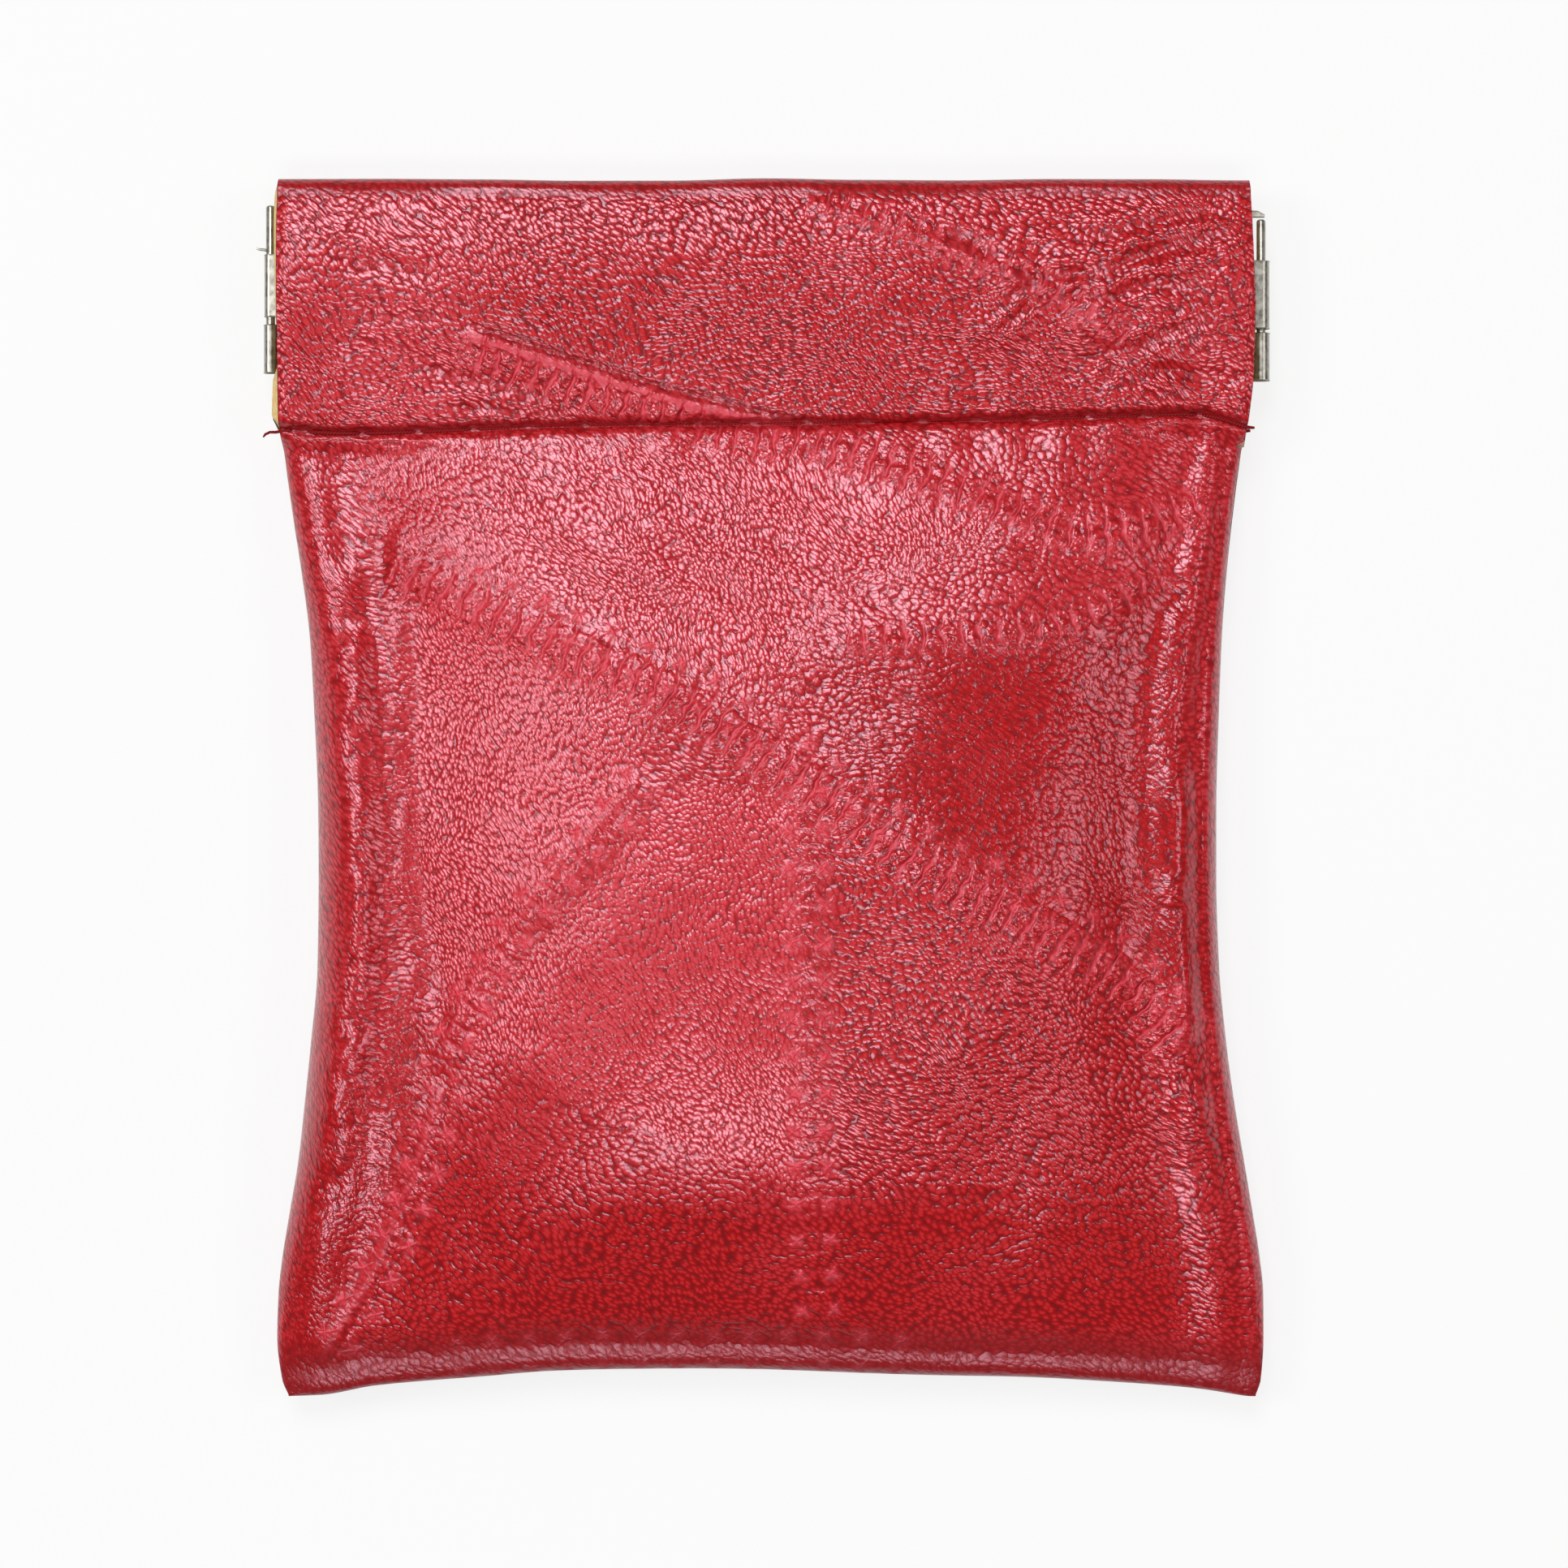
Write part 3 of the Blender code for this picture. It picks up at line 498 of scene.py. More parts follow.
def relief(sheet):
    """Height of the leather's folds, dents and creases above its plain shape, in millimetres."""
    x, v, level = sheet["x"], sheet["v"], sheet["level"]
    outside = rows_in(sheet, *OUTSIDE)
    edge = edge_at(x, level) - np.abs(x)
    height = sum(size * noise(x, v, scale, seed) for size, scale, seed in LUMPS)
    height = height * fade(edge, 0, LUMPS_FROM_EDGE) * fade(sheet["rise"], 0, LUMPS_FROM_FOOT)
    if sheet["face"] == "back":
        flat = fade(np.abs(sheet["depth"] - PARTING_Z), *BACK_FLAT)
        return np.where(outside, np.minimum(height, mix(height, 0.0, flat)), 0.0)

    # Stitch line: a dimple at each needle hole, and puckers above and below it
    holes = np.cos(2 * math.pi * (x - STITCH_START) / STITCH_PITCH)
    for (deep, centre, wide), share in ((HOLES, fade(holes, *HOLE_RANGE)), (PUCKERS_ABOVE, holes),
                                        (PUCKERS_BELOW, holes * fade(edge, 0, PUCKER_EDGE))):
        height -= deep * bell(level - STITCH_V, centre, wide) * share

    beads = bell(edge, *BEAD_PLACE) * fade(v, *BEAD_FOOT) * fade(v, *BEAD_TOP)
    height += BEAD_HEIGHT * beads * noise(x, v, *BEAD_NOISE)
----
REQUIRED WORK – The lines above should be duplicated exactly.

SOLUTION TO THIS TASK –
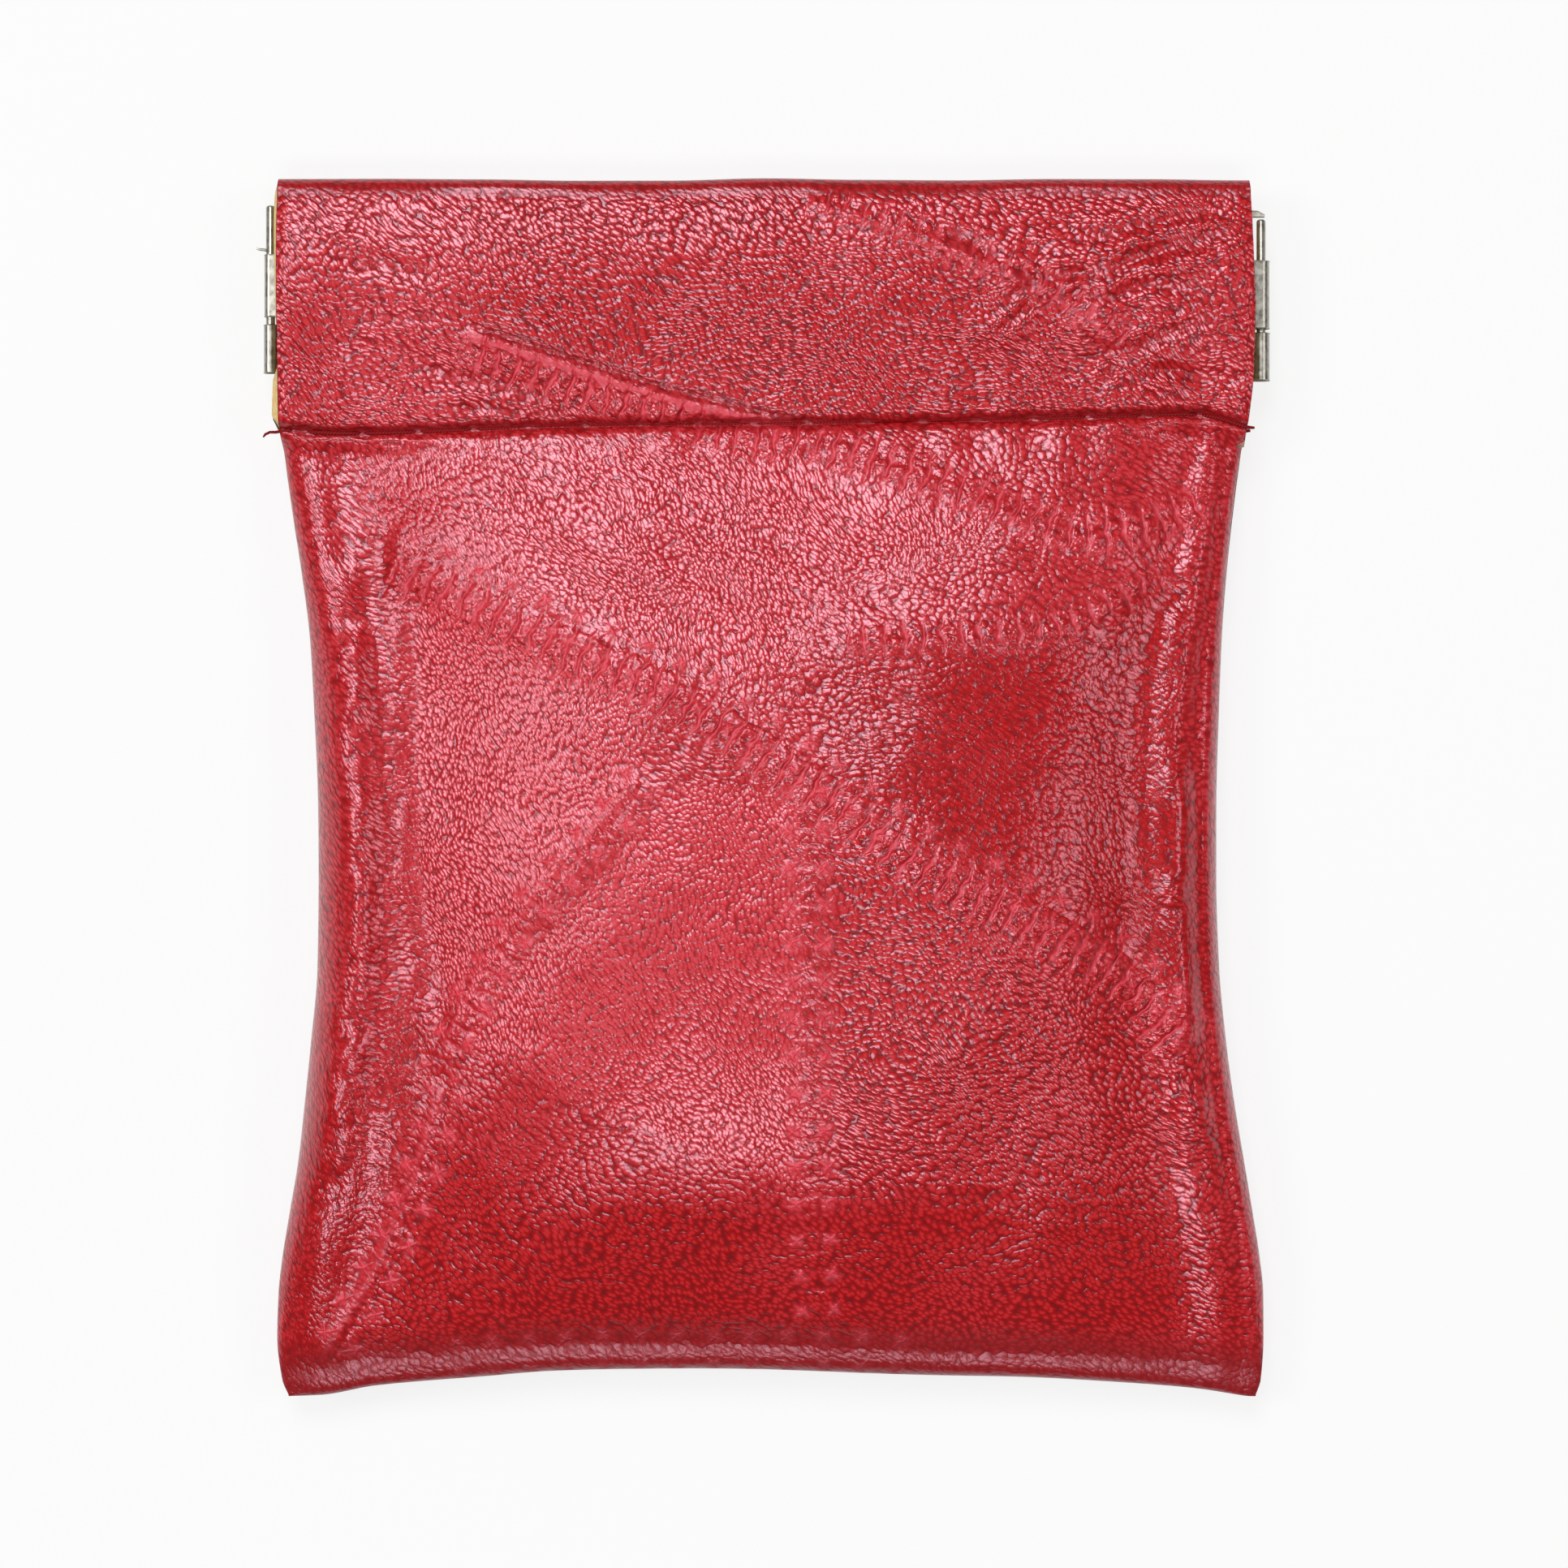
Write part 3 of the Blender code for this picture. It picks up at line 498 of scene.py. More parts follow.
def relief(sheet):
    """Height of the leather's folds, dents and creases above its plain shape, in millimetres."""
    x, v, level = sheet["x"], sheet["v"], sheet["level"]
    outside = rows_in(sheet, *OUTSIDE)
    edge = edge_at(x, level) - np.abs(x)
    height = sum(size * noise(x, v, scale, seed) for size, scale, seed in LUMPS)
    height = height * fade(edge, 0, LUMPS_FROM_EDGE) * fade(sheet["rise"], 0, LUMPS_FROM_FOOT)
    if sheet["face"] == "back":
        flat = fade(np.abs(sheet["depth"] - PARTING_Z), *BACK_FLAT)
        return np.where(outside, np.minimum(height, mix(height, 0.0, flat)), 0.0)

    # Stitch line: a dimple at each needle hole, and puckers above and below it
    holes = np.cos(2 * math.pi * (x - STITCH_START) / STITCH_PITCH)
    for (deep, centre, wide), share in ((HOLES, fade(holes, *HOLE_RANGE)), (PUCKERS_ABOVE, holes),
                                        (PUCKERS_BELOW, holes * fade(edge, 0, PUCKER_EDGE))):
        height -= deep * bell(level - STITCH_V, centre, wide) * share

    beads = bell(edge, *BEAD_PLACE) * fade(v, *BEAD_FOOT) * fade(v, *BEAD_TOP)
    height += BEAD_HEIGHT * beads * noise(x, v, *BEAD_NOISE)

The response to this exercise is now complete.